::: Supplied information :::

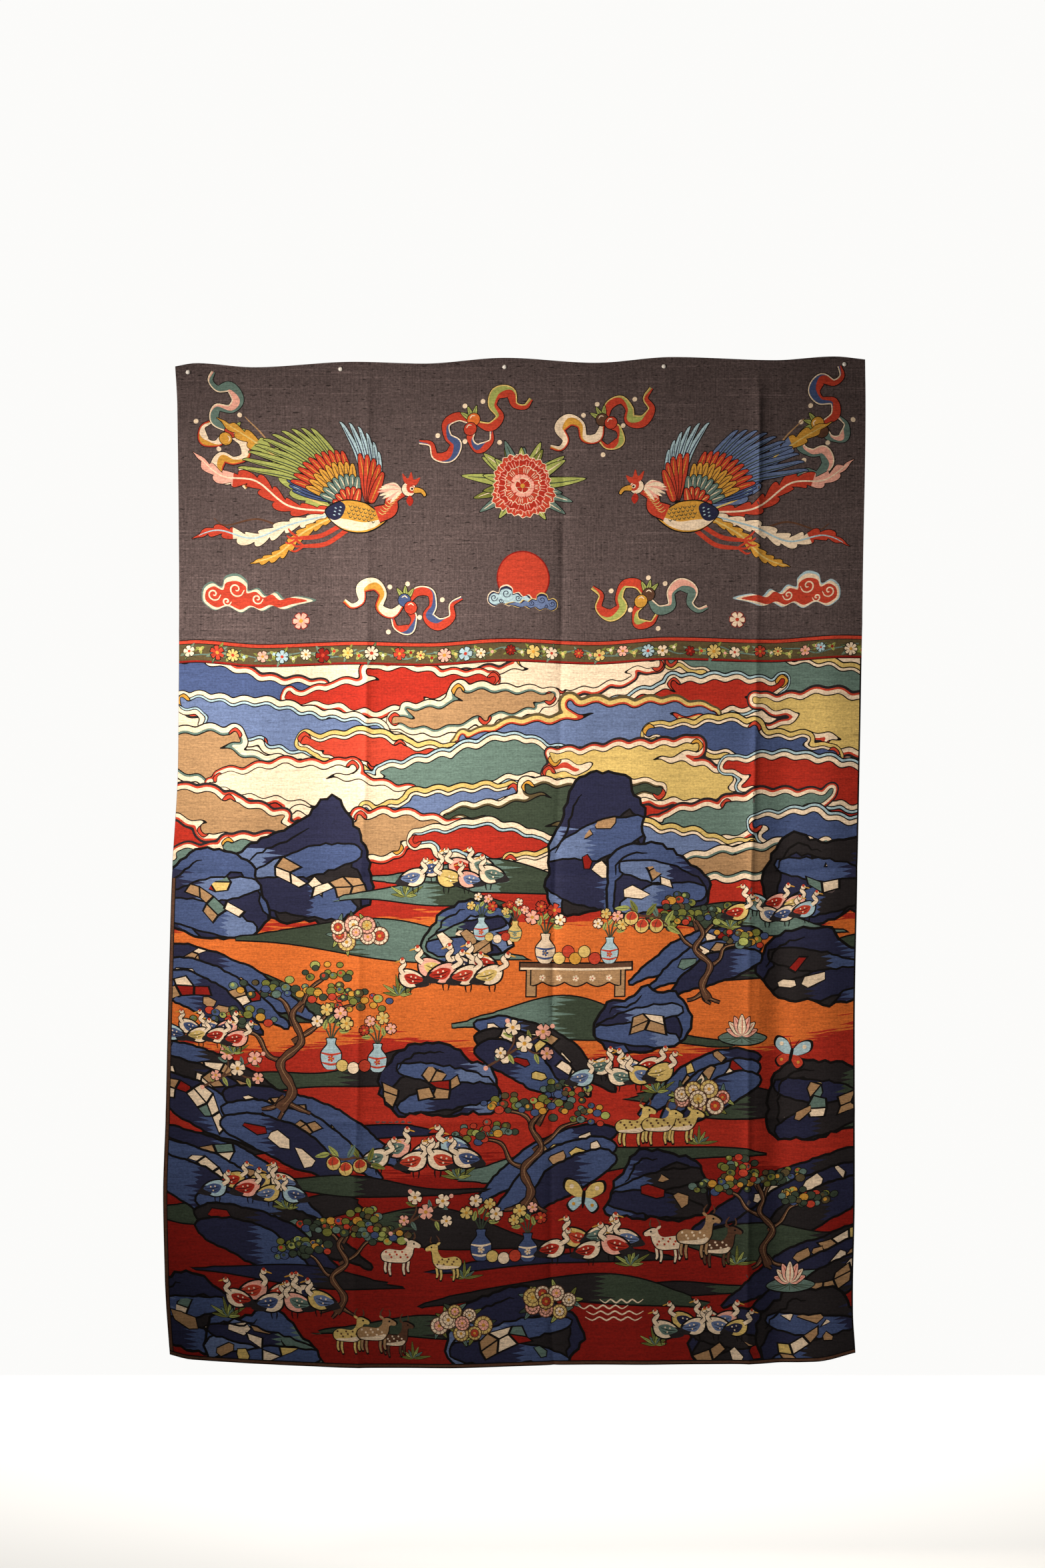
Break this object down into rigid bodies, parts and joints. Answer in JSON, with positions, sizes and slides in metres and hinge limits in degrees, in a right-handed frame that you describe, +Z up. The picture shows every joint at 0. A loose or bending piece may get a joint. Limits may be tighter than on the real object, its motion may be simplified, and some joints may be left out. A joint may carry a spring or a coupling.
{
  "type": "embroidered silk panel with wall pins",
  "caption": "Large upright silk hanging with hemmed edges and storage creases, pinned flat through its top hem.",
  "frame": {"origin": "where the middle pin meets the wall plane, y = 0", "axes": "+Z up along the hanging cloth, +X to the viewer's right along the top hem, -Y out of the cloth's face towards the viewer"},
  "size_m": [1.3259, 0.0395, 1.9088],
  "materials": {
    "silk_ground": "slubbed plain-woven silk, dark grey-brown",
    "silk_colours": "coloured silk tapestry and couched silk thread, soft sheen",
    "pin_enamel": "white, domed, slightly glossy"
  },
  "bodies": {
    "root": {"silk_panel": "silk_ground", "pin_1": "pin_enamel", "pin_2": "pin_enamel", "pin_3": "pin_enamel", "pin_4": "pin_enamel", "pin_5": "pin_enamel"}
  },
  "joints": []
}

:::

_Required work_: Reproduce the data, keeping every line exactly the same.

_Complete output_:
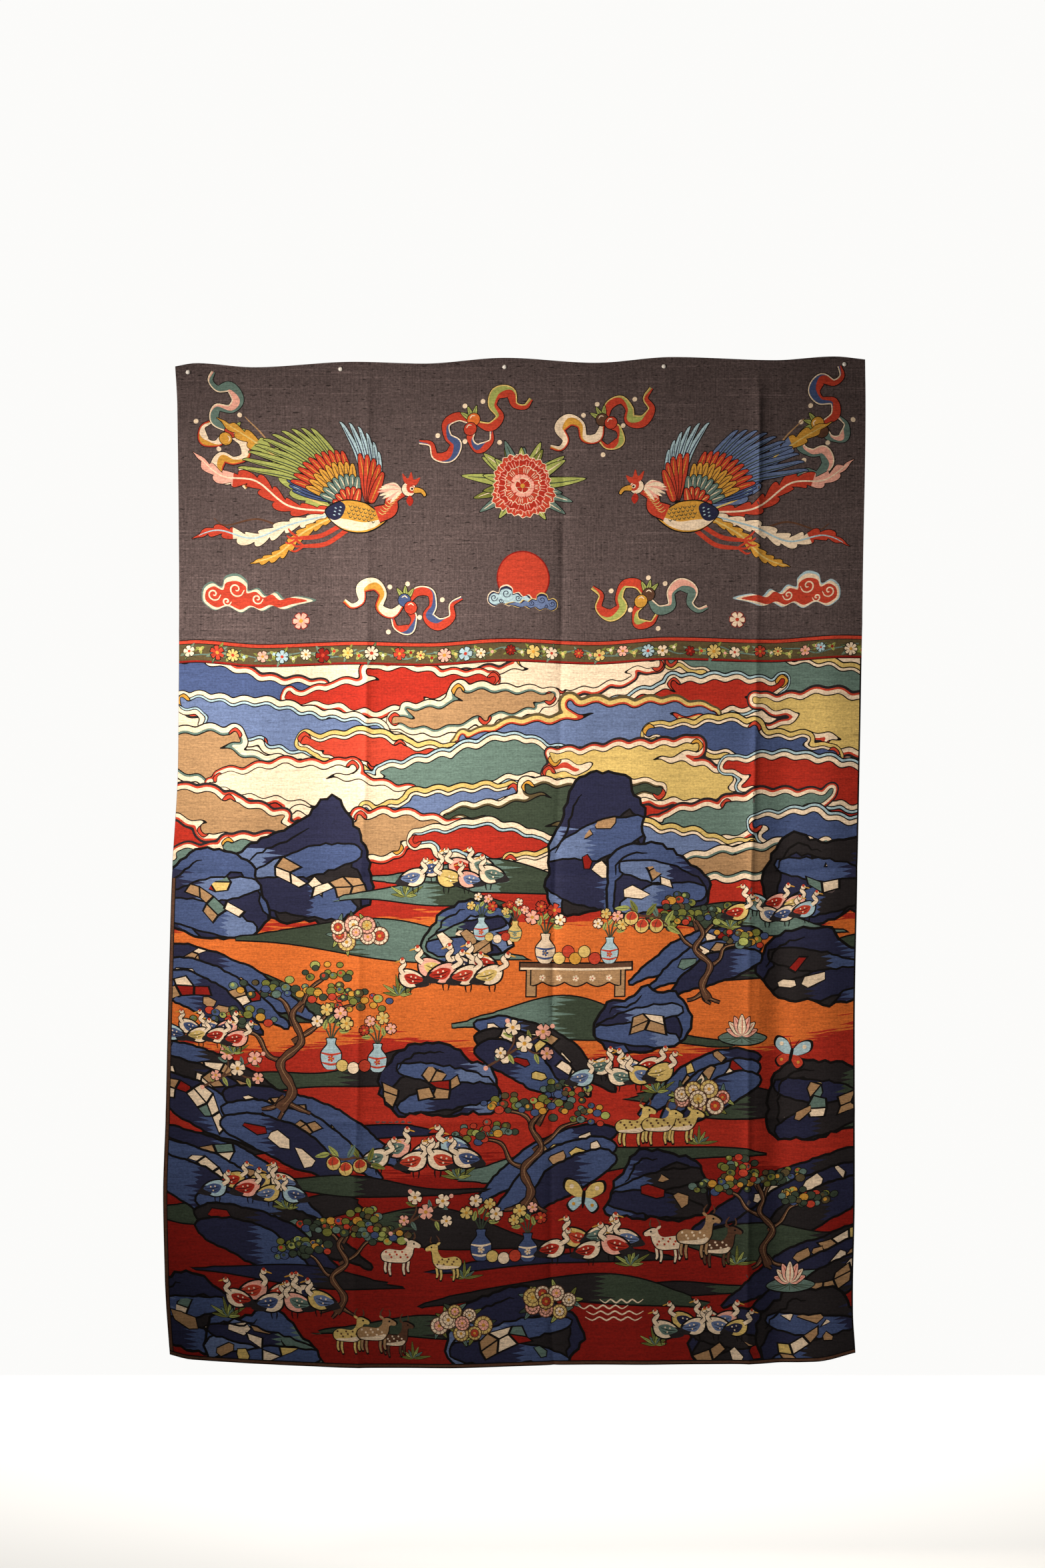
Break this object down into rigid bodies, parts and joints. Answer in JSON, with positions, sizes and slides in metres and hinge limits in degrees, in a right-handed frame that you describe, +Z up. The picture shows every joint at 0. A loose or bending piece may get a joint. Limits may be tighter than on the real object, its motion may be simplified, and some joints may be left out. A joint may carry a spring or a coupling.
{
  "type": "embroidered silk panel with wall pins",
  "caption": "Large upright silk hanging with hemmed edges and storage creases, pinned flat through its top hem.",
  "frame": {"origin": "where the middle pin meets the wall plane, y = 0", "axes": "+Z up along the hanging cloth, +X to the viewer's right along the top hem, -Y out of the cloth's face towards the viewer"},
  "size_m": [1.3259, 0.0395, 1.9088],
  "materials": {
    "silk_ground": "slubbed plain-woven silk, dark grey-brown",
    "silk_colours": "coloured silk tapestry and couched silk thread, soft sheen",
    "pin_enamel": "white, domed, slightly glossy"
  },
  "bodies": {
    "root": {"silk_panel": "silk_ground", "pin_1": "pin_enamel", "pin_2": "pin_enamel", "pin_3": "pin_enamel", "pin_4": "pin_enamel", "pin_5": "pin_enamel"}
  },
  "joints": []
}